Legenda dan tema-tema sosial tentang kepapuaan seperti fenomena  masuknya modernitas mempengaruhi orang Papua menjadi inspirasi karya Darlane. Ia memberi contoh, fakta mama-mama di Papua yang berjualan di bawah sementara para pendatang berjualan di dalam kios. Ketika hal tersebut diangkat ke dalam seni, dalam pandangan Darlane akan semakin memperkuat. "Ada  warna baru yang saya buat," tutur Darlane.
Mengangkat Papua
Sejak 2013 Darlane bergabung di  Institut Seni Budaya Indonesia (ISBI) Tanah Papua, Jayapura sebagai pengajar tari. Menurutnya ISBI adalah ruang picu berkesenian. Darlane tak bosan-bosannya menyampaikan kepada para mahasiswanya bahwa lima hingga sepuluh tahun mendatang merekalah yang akan pentas ke berbagai festival tari di Eropa dan Amerika, bukan dirinya. Untuk itu Darlane membagikan seluruh ilmu dan pengalamannya guna membangun diri para mahasiswa. Secara kontinu  ia selalu kembali ke Yogyakarta untuk memetik ilmu baru dan menyebarkannya kepada para mahasiswa. "Kita tidak bisa merangkak, kita harus berlari," tutur Darlane yang mementaskan  'Pig' di International Environmental Theater Project 2013, Namoodak Laboratory Movement, Cheongsong,  Korea Selatan.

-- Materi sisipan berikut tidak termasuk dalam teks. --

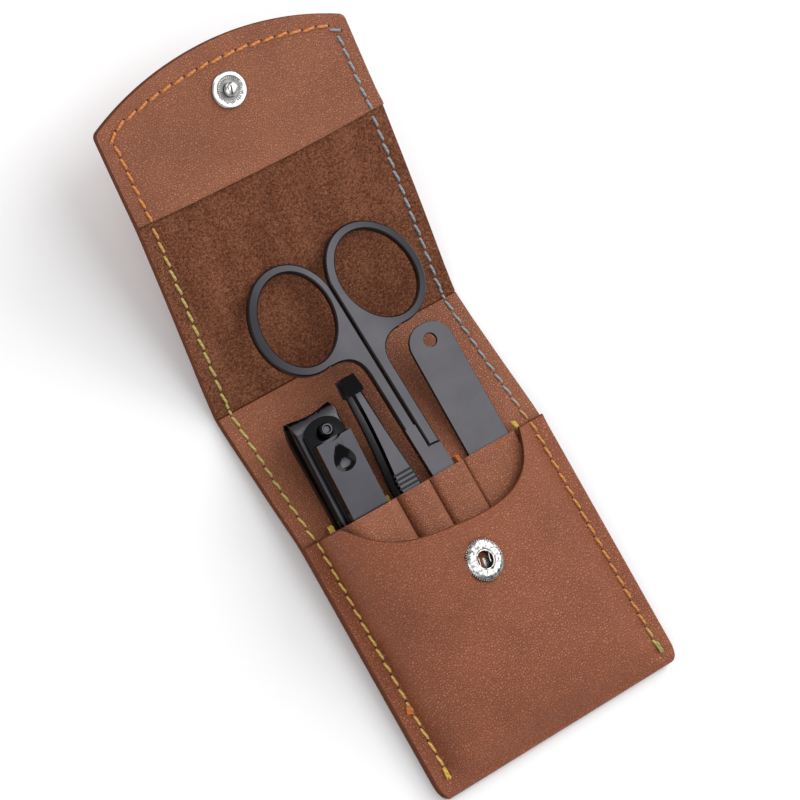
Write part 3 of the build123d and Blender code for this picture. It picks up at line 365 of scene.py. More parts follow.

Berpijak pada tari,  Darlane mampu  melakukan  akting hingga bermusik. Hal tersebut dilatarbelakangi kejenuhan akan tari Papua dan tari Jawa. Ia mencoba  alternatif, semacam eksperimen dengan hal-hal baru. Ciri khas Darlane yang menjadi pembeda dari penari lain adalah  spesifikasi gerak yang kecil, detail, cepat, dan lincah. "Ke mana-mana saya selalu menari tunggal karena lebih kuat dan fokusnya hanya satu. Bebannya berat, bagaimana membuatnya menjadi  tidak monoton," kata Darlane.
Indonesia sedang dilirik oleh dunia. Menurut Darlane itulah kesempatan bagi seniman Indonesia  menseriusi kesenian itu sendiri. Ia berharap ke depan muncul seniman-seniman baru dari Papua. Banyak orang Papua yang asyik berkarya di luar Papua. Justru  orang Papua harus kembali untuk mengangkat Papua. "Mimpi saya Papua yang  bicara," kata Darlane, asisten sutradara Martinus Miroto dengan karya 'Harmoni Raja Ampat' di Sail  Raja Ampat, Pantai  WTC, Raja Ampat, Papua Barat.